Looper: An End-to-end ML Platform for Product Decisions
This was an ADS track paper from Meta. It introduced Looper, an end-to-end ML platform for decision-making and feedback collection. It is a generic framework that covers the whole life cycle, from training data preparation to model deployment. The authors also introduced the mechanism called “strategy blueprint” to resolve challenges regarding data and configuration management. The framework has been deployed in Meta for a variety of application scenarios.
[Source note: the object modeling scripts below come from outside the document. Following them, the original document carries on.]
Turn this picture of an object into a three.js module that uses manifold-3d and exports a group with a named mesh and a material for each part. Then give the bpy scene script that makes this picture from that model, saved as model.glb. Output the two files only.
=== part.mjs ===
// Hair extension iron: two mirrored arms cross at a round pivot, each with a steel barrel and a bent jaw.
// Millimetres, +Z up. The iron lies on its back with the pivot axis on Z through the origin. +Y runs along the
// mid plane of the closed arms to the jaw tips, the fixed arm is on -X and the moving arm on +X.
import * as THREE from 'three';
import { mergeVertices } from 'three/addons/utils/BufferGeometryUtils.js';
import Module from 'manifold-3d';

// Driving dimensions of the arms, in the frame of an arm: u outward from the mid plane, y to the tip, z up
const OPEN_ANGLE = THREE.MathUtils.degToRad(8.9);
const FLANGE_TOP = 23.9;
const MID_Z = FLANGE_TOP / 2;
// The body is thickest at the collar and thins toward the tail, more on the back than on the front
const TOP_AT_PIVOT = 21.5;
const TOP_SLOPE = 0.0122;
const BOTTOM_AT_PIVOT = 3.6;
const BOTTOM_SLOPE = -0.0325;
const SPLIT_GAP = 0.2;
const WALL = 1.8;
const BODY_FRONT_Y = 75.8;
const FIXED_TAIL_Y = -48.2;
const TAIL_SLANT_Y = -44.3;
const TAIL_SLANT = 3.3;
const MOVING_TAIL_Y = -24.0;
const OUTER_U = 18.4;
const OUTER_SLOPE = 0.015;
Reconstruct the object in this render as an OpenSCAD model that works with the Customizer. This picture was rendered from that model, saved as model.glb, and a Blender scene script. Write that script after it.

KDD continues to be an important venue not only for data mining, but also for the broader AI field which are general trends coming to light during KDD. Firstly, the mechanism of separating research and ADS track has proven to be successful. Since data mining is becoming an application-oriented research field, it is important to involve the companies that report the research outcome over real data from the product pipeline into the conference. Secondly, there are many excellent contemporary research outcomes in the research session especially theory related. Specifically, papers that focus on theoretical studies are extremely valuable and appreciated by the research track. Thirdly, the ADS track has been a top choice of many companies. It has attracted many high-quality submissions of famous projects in well-known companies. This could be considered an essential reason why the KDD conference has maintained its impact, recognition, and reputation in computer science.